Nos últimos 20 anos não tivemos muitas surpresas no top 5, nada que nos tirasse o fôlego. Hoje temos Fanning, Parko, Andy, Slater disputando o que nos interessa e Taj fazendo a figuração do eterno talento injustiçado, papel que já serviu Horan, Egan e Machado. Todos os restantes participam, temperam (umas vezes apimentando, outras adocicando), aglomeram, fazem número.

Quando pedir a conta ao garçon, Kerr pode perceber que a gorjeta do Bronco foi maior que toda sua nota.
Bronco
Josh Kerr afirmou em entrevista a uma revista americana que não queria ser como Peterson Rosa, que durante toda carreira não fez mais do que lutar para ficar entre os top 44. Kerr, na sua infinita prepotência, ignora (como bom ignorante) a história da surfe competitivo.
Peterson se jogou no circuito mundial em 1990 quando tinha tenros 15 anos, na sequência do Mundial Amador do Japão desse mesmo ano, quando competiu como júnior, apesar de ainda ter idade de mirim. Logo na sua primeira perna europeia, varou três triagens, aceitando o dinheiro da premiação e tornando-se, com isso, no mais jovem surfista profissional do planeta, competindo regularmente no circuito – façanha antes atingida pelo fenômeno sul-africano Martin Potter (sim, amigos, outra e longa história). Por destemido e determinado, Peterson obrigou a ASP a criar uma nova regra para impedir surfistas tão jovens de competirem integralmente no circuito, largando os estudos – apesar de constar nos livros que a regra foi criada a partir de Kalani Robb, uma inverdade, diria. Kerr, dado a saltos e cambalhotas, não se deve lembrar do sétimo lugar do Bronco em 2001, nem do oitavo em 98, tarefa nada fácil para aquele que o bom Josh Kerr julga como mero turista.

Alô ? posso falar com Roberto Kelly ? Carlos ? como faço para executar um cutibéqui sem quicar ?
Nova escola
As turmas que se apresentam me parecem felizes demais com a graça alcançada de entrar no WCT. É pouco. Um novo recruta deve ir com vontade de matar ou morrer – “kick some top 16 ass”, diria Sunny – e ainda ser astuto suficiente para manter a sua saúde de pontos no WQS, para não passar sufoco ao fim do ano. Sim, há festas, sim, as ondas são fantásticas, sim, a vida é bela e colorida, mas não se ganha respeito apenas com um sorriso no rosto. A injusta memória do desporto esquecerá de cada uma das inúmeras promessas de campeões mundiais como um bandido do Velho Oeste masca e cospe o seu tabaco. Se ninguém lembra do número dois, imaginem do terceiro pra baixo…

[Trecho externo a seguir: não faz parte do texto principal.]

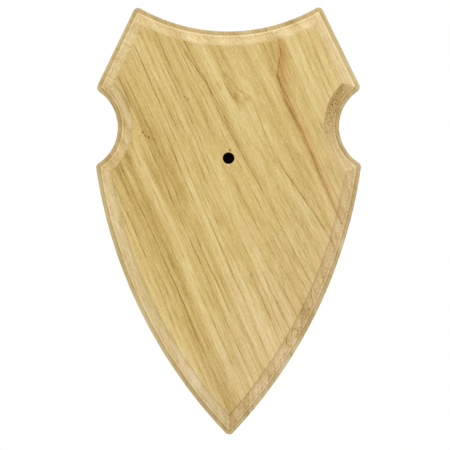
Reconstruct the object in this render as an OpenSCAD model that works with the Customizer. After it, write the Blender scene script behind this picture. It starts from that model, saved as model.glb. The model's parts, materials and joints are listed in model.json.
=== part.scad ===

Tres malandros que tem por hábito adoçar o cafézinho com surfistas marrentos que ainda não chegaram a lugar nenhum.
Ah pois é...
Shaun Tomson, em entrevista ao podcast da Surfer: “Fazer vídeos de surfe em casa é óptimo. Dane Reynolds é um grande surfista mas eu gostaria de o ver arriscando-se no WQS, como Jordy Smith. Dane, eu quero ver-te numa final contra Jordy.” Tudo bem, mas antes da final contra o conterrâneo do Shaun, Dane precisa vencer o Saca numa bateria homem x homem.